My web application takes a fair amount of time to start up when my client first hits it. I'm not running it in debug mode (disabled that in my web.config), and it doesn't have any real work to do on startup - I have no code in my application start event handler, I don't start any extra threads, nothing. The first time my client hits my application it takes a good 15-20 seconds to respond. Subsequent calls take 1-2 seconds, unless I wait a few minutes for my application to shut down. Then it's back to a 15-20 second startup time.
(I'm aware that my timing benchmark is very unscientific, those numbers should just give a feel for the performance on startup of my app).
My understanding of ASP.NET was that IIS (7.0, in this case), compiles a web application the first time it is ever run, and then caches those binaries until such a time as the web application is changed. Is my understanding incorrect?
So, after that book-sized preface, here are my questions:
Is my understanding of ASP.NET's compilation incorrect? How does it actually work?
Is there a way I can force IIS to cache my binaries, or keep my application alive indefinitely?
If it's a bad idea to do either of the things in my previous question, why is it a bad idea, and what can I do instead to increase startup performance?
Edit: it appears my question is a slight duplicate of this question (I thought I did a better job of searching for an answer to this on here, haha). I think, however, that my question is more comprehensive, and I'd appreciate if it wasn't closed as a duplicate unless there are better, already-asked questions on here that address this.
IIS also shuts down your web app after a given time period, depending on its configuration. I'm not as familiar with IIS7 and where to configure this, so you might want to do a little research on how to configure this (starting point?).
Is it bad? Depends on how good your code is. If you're not leaking memory or resources, probably not.
The other solution is to precompile your website. This might be the better option for you. You'll have to check it out and see, however, as it may come with a downside, depending on how you interact with your website.
My understanding of ASP.NET was that IIS (7.0, in this case), compiles a web application the first time it is ever run, and then caches those binaries until such a time as the web application is changed. Is my understanding incorrect?
That is correct. Specifically, the assemblies are built as shadow copies (not to be confused with the volume snapshot service / shadow copy feature). This enables you to replace the code in the folder on the fly without affecting existing running sessions. ASP.NET will detect the change, and compile new versions into the target directory (typically Temporary ASP.NET Files). More on that process: Understanding ASP.NET Dynamic Compilation
If its purely the compilation time then often the most efficient approach is to hit the website yourself after the recycle. Make a call at regular intervals to ensure that it is you who receives the 15 second delay not your client.
I would be surprised if that is all compilation time however (depending on hardware) - do you have a lot of static instances of classes? Do they do a lot of work on start-up?

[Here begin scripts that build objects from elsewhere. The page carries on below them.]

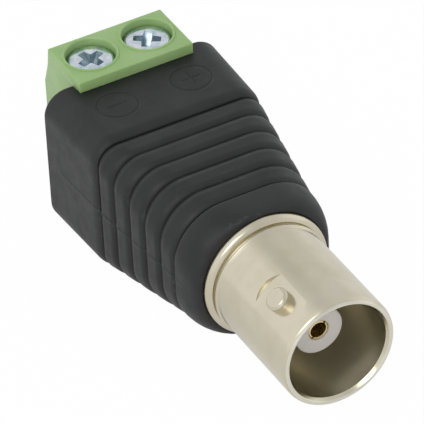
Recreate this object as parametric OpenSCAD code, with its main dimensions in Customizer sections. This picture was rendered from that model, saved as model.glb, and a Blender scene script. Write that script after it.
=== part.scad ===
// Coaxial bayonet jack on a two-way screw terminal block, in a ribbed moulded body.
// Millimetres. The origin is the centre of the jack's mouth, +Y runs back along the jack's
// axis to the terminal block, and +Z points up to the clamp screws.

/* [Moulded body] */
// Width across the rear end
body_rear_w = 15.6; // [15:0.1:16.5]
// Width that the plain section narrows to at the first groove
body_plain_w = 15.0; // [14.9:0.1:15.6]
// Height of the body's foot above the jack's axis
body_foot = -6.05; // [-6.2:0.05:-6]
// Y of the body's rear end
body_rear_y = 33; // [33:0.1:33.4]
// Y of the body's front rim
body_front_y = 11.6; // [11.5:0.05:11.8]
// Corner radius of the plain section
corner_r = 2.1; // [1.5:0.1:3]
// Length over which the plain section rounds down to the first groove
shoulder_l = 0.95; // [0.5:0.05:1.1]
// Outer radius of the front rim
rim_r = 5.54; // [5.5:0.01:5.6]

/* [Ribs] */
// Y of the first groove, next to the plain section
first_groove_y = 24.89; // [24.7:0.01:25]
// Distance from groove to groove
rib_pitch = 2.065; // [2:0.005:2.1]
// Number of ribs between the first groove and the collar
rib_count = 5; // [5:1:5]
// Depth of a groove under the ribs
groove_depth = 0.23; // [0.15:0.01:0.3]
// How flat a rib's back is, more is flatter
rib_flatness = 3; // [2:0.2:4]
// Width across the first rib
rib_w = 14.9; // [14.6:0.1:15]
// How much lower the first rib is than the plain section
rib_drop = 0.37; // [0.3:0.01:0.5]
// Corner radius of the first rib
rib_corner_r = 1.9; // [1.5:0.1:2.2]
// How far the first rib's middle sits below the plain section's
rib_sag = 0.05; // [0:0.01:0.1]
// Width across the front collar
collar_w = 12.7; // [12.4:0.1:13]
// Height across the front collar
collar_h = 11.36; // [11.3:0.01:11.6]
// Corner radius of the front collar
collar_corner_r = 4.4; // [4:0.1:5]
// Height of the collar's middle above the jack's axis
collar_lift = 0.13; // [0:0.01:0.2]
// How late the ribs lose height toward the collar, more is later
height_curve = 2.5; // [1:0.1:3]
// How soon the ribs' corners grow rounder toward the collar, less is sooner
corner_curve = 0.74; // [0.5:0.01:1]

/* [Jack] */
// Radius of the plain barrel
barrel_r = 4.83; // [4.8:0.01:4.85]
// Radius of the socket's bore
socket_r = 4.15; // [4.06:0.01:4.2]
// Depth of the socket behind the mouth
socket_depth = 6.9; // [6:0.1:7.5]
// Radius of the flange in front of the body
flange_r = 5.39; // [5.3:0.01:5.42]
// Y of the flange's front, where its shoulder starts
flange_front_y = 10.88; // [10.8:0.02:11]
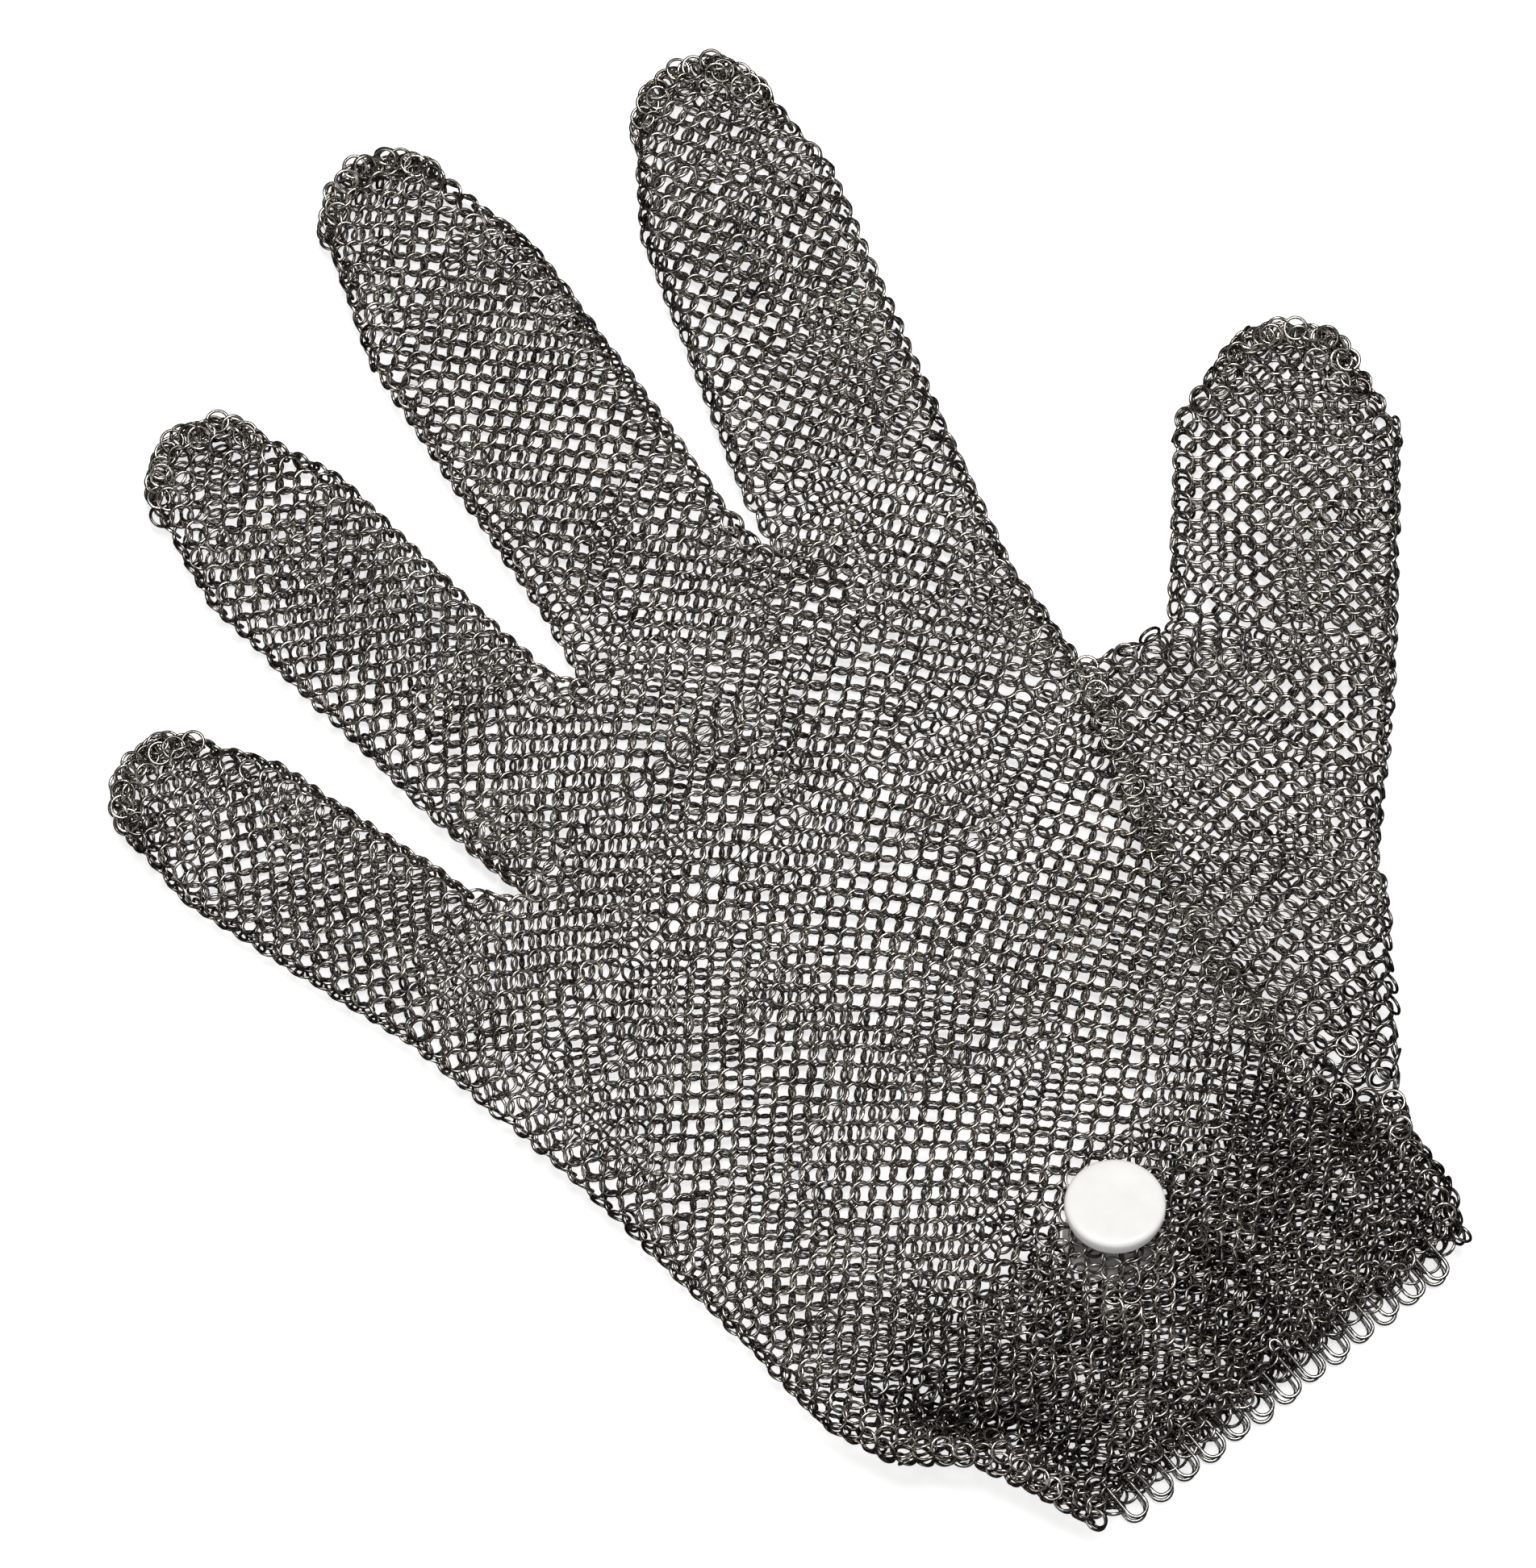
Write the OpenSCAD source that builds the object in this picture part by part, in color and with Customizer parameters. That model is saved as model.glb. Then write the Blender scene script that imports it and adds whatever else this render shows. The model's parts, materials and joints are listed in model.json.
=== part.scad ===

Either with tracing or profiling you could probably quite quickly work out where the start-up time was spent.
As to why keeping a process around is a bad idea, I believe its due to clear-up. No matter how well we look after our data or how well behaved the GC is, there is a good clear-up performed by restarting the process. Things like fragmentation can go away and any other resource issues that build up over time are cleared down. Therefore it is quite a bad idea to keep a server process running indefinitely.